Written task:
Repeat the material exactly, every line of it.

Material provided:
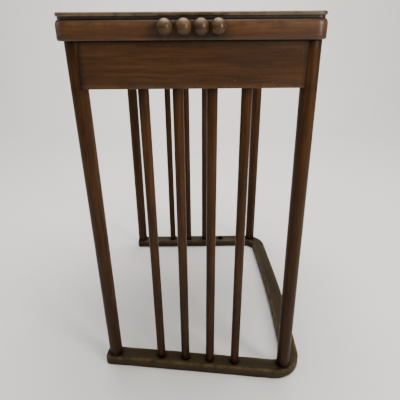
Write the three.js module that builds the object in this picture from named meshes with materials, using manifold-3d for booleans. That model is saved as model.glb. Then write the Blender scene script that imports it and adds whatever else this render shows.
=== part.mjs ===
// Slatted bentwood newspaper stand: a closed top on a bent frame, four round posts,
// slatted ends, four fixed balls on the front and a C-shaped bent foot runner.
// Millimetres, +Z up. X runs across the narrow ends, Y along the long sides.
// The front end faces -Y and the open long side faces -X.
import * as THREE from "three";
import { mergeVertices } from "three/addons/utils/BufferGeometryUtils.js";
import Module from "manifold-3d";

const wasm = await Module();
wasm.setup();

// Overall
const HEIGHT = 756;
const GAP = 0.3; // glue line and clearance between touching pieces

// Posts: spacing of their axes at the top
const POST_SPACING_X = 384;
const POST_SPACING_Y = 570;
const POST_RADIUS = 14.8;
const POST_TENON_RADIUS = 8;
const POST_TENON_INTO_RUNNER = 15;
const POST_TENON_INTO_FRAME = 20;

// Top board and bent top frame
const TOP_OVERHANG_ENDS = 21; // beyond the post axes
const TOP_OVERHANG_LEFT = 24.5;
const TOP_OVERHANG_RIGHT = 20;
const TOP_CORNER_RADIUS = 19;
const LIP_THICKNESS = 6.5;
const LIP_ROUNDING = 3;
const LIP_INSET = 1.7; // behind the frame's face
const GROOVE_HEIGHT = 4;
const GROOVE_DEPTH = 4.5;
const FRAME_HEIGHT = 31;
const FRAME_WIDTH = 42;
const FRAME_ROUNDING = 3;
const FRAME_INNER_RADIUS = 10;

// Aprons
const APRON_HEIGHT = 74.5;
const APRON_THICKNESS = 18;
const APRON_SETBACK = 2.2; // behind the outermost line of the posts
const APRON_LAP = 6.8; // how far its scribed ends reach in front of the posts
const APRON_TENON_THICKNESS = 8;
const APRON_TENON_DEPTH = 10; // into the post
const APRON_TENON_SHOULDER = 10; // above and below the tenon

// Slats
const SLATS_PER_END = 4;
const SLAT_SPACING = 57.8; // in the aprons
const SLAT_ROW_MIDDLE = 2; // the row's middle from the middle between the posts
const SLAT_FOOT_SPACING = 56.5; // in the runner
const SLAT_FOOT_ROW_MIDDLE = 1;
const SLAT_RADIUS = 9.4;
const SLAT_TIP_RADIUS = 7.8;
const SLAT_TAPER_LENGTH = 30;
const SLAT_SOCKET_DEPTH = 14;
const SLAT_TENON_RADIUS = 6;
const SLAT_TENON_LENGTH = 22;
const SLAT_FOOT_INSET = 1; // from the middle line of the runner, towards the inside
const EMPTY_REAR_SLAT = 4; // this rear slat is missing and its sockets stand empty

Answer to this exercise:
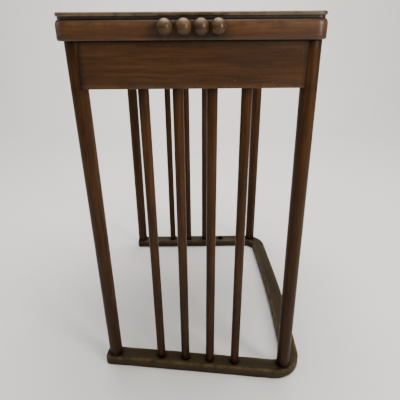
Write the three.js module that builds the object in this picture from named meshes with materials, using manifold-3d for booleans. That model is saved as model.glb. Then write the Blender scene script that imports it and adds whatever else this render shows.
=== part.mjs ===
// Slatted bentwood newspaper stand: a closed top on a bent frame, four round posts,
// slatted ends, four fixed balls on the front and a C-shaped bent foot runner.
// Millimetres, +Z up. X runs across the narrow ends, Y along the long sides.
// The front end faces -Y and the open long side faces -X.
import * as THREE from "three";
import { mergeVertices } from "three/addons/utils/BufferGeometryUtils.js";
import Module from "manifold-3d";

const wasm = await Module();
wasm.setup();

// Overall
const HEIGHT = 756;
const GAP = 0.3; // glue line and clearance between touching pieces

// Posts: spacing of their axes at the top
const POST_SPACING_X = 384;
const POST_SPACING_Y = 570;
const POST_RADIUS = 14.8;
const POST_TENON_RADIUS = 8;
const POST_TENON_INTO_RUNNER = 15;
const POST_TENON_INTO_FRAME = 20;

// Top board and bent top frame
const TOP_OVERHANG_ENDS = 21; // beyond the post axes
const TOP_OVERHANG_LEFT = 24.5;
const TOP_OVERHANG_RIGHT = 20;
const TOP_CORNER_RADIUS = 19;
const LIP_THICKNESS = 6.5;
const LIP_ROUNDING = 3;
const LIP_INSET = 1.7; // behind the frame's face
const GROOVE_HEIGHT = 4;
const GROOVE_DEPTH = 4.5;
const FRAME_HEIGHT = 31;
const FRAME_WIDTH = 42;
const FRAME_ROUNDING = 3;
const FRAME_INNER_RADIUS = 10;

// Aprons
const APRON_HEIGHT = 74.5;
const APRON_THICKNESS = 18;
const APRON_SETBACK = 2.2; // behind the outermost line of the posts
const APRON_LAP = 6.8; // how far its scribed ends reach in front of the posts
const APRON_TENON_THICKNESS = 8;
const APRON_TENON_DEPTH = 10; // into the post
const APRON_TENON_SHOULDER = 10; // above and below the tenon

// Slats
const SLATS_PER_END = 4;
const SLAT_SPACING = 57.8; // in the aprons
const SLAT_ROW_MIDDLE = 2; // the row's middle from the middle between the posts
const SLAT_FOOT_SPACING = 56.5; // in the runner
const SLAT_FOOT_ROW_MIDDLE = 1;
const SLAT_RADIUS = 9.4;
const SLAT_TIP_RADIUS = 7.8;
const SLAT_TAPER_LENGTH = 30;
const SLAT_SOCKET_DEPTH = 14;
const SLAT_TENON_RADIUS = 6;
const SLAT_TENON_LENGTH = 22;
const SLAT_FOOT_INSET = 1; // from the middle line of the runner, towards the inside
const EMPTY_REAR_SLAT = 4; // this rear slat is missing and its sockets stand empty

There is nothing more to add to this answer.